Hampshire's network is a star topology, centered in the basement of Cole. Our core is a 6509-E with all DFC-enabled cards and Sup720's. In general, buildings are connected to the core with ten-gigabit fiber, and have a layer 3 OSPF networking device with an associated VLAN and subnet. This is to increase resiliency, keep traffic local as much as possible, and reduce the size of the broadcast domains on campus. For security and IP conservation reasons, all of these addresses are RFC1918's that get translated at the edge of our network into globally-valid addresses. All connections made concurrently by a single IP inside our network are mapped to the same IP outside. 

We have a ten gigabit physical connection to each of the other four institutions in the Five College Consortium, through the Five College Fiber Network. Any connection initiated from on campus to any of the other four colleges will get routed over this link, meaning we get gigabit speeds between the institutions on the Five College Network. We have firewalls at the edges of our network, one on each link, that perform firewall and NAT functions. On the University of Massachusetts link, this is a Cisco 5525-X, and on the Windstream link, this is a Netgate XG-1541 running pfsense, an open source firewall/router computer software distribution based on FreeBSD.

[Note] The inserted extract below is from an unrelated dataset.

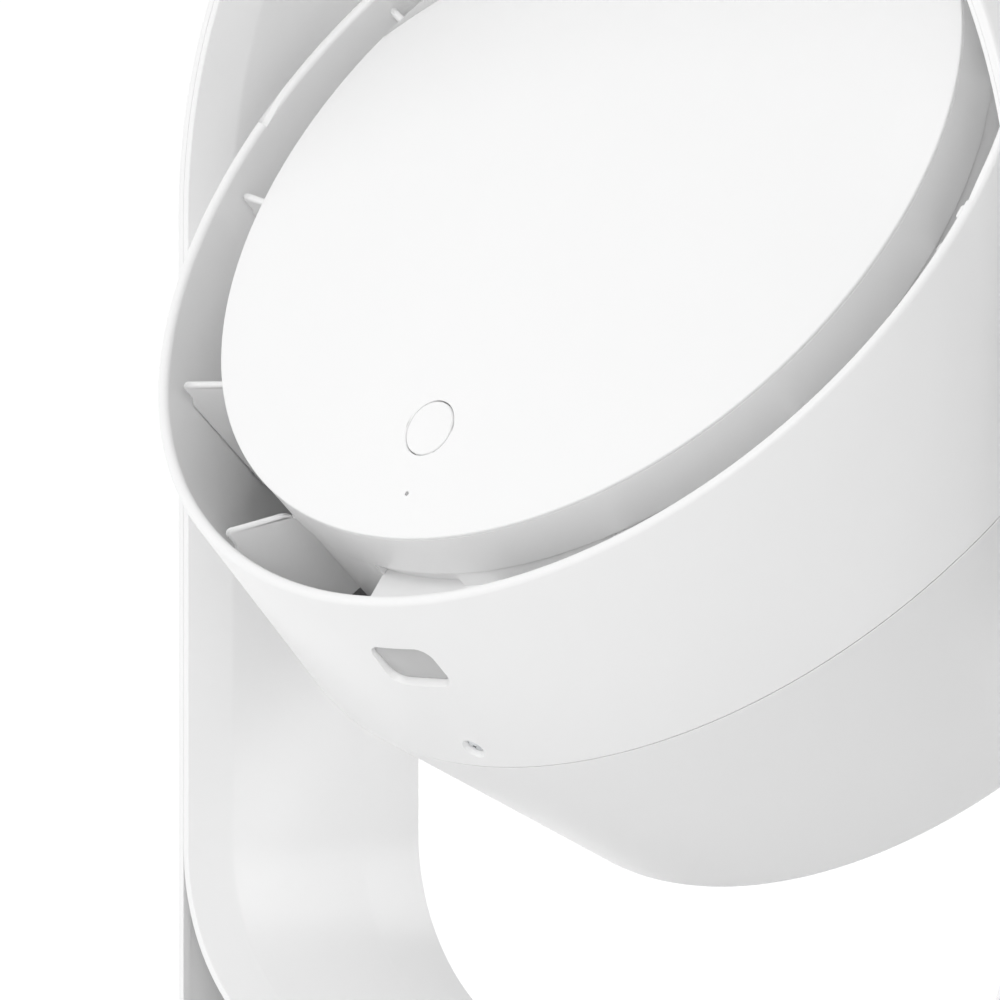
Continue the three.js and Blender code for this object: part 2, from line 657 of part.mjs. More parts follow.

The College maintains several L2TP/IPSec VPN concentrators for faculty, staff, and student access from remote locations.

The College also maintains both PBXes and Voice-over-IP PBXes for telecommunications.

Wireless Networking

Hampshire's wireless network is powered primarily by H3C 2620/2620E (a/b/g/n) Access Points at various locations around the campus, ensuring connectivity in all public areas of the campus, as well as all of the dorm areas. Merrill, many academic buildings, and some parts of Enfield and Greenwich have Ubiquiti 802.11ac access points in various flavors, which is what we are migrating to. FPH classrooms mostly have Aerohive 802.11n units. The RCC Gym, has an 8-radio Xirrus array. Academic areas have three separate networks:

  • hampguest (public) This network does not require a login and has an entirely separate connection to the Internet. In this way, it is like sitting in an internet cafe; you are not really on Hampshire's network while using this wireless network, and as such cannot access anything that is on-campus only, and on-campus services will be slower than when using wallace or the dorm networks. This network is only available in the public areas of campus. Students should register their guests' computers under their names if they have guests that need access in the dorms. In this way, you are taking responsibility for the actions of your guests on our network.
  • wallace (private) This network requires a Hampshire login, and provides full, direct access to on-campus services for faculty and staff.
  • gromit (private) This network requires a Hampshire login, and provides direct access to on-campus services for students. The only difference between wallace and gromit is who can log in, and there are a few services that students cannot get to.
  • eduroam (private, encrypted) This is a global roaming network provided by many hundreds of institutions worldwide, and anybody at any of those member institutions can log in at any of the others. Sign in with (username)@hampshire.edu and your Hampshire password. This network is available in academic areas, Merrill, and some of Enfield. It is likely to be available in more dorms soon; it is following the deployment of 802.11ac in the dorms.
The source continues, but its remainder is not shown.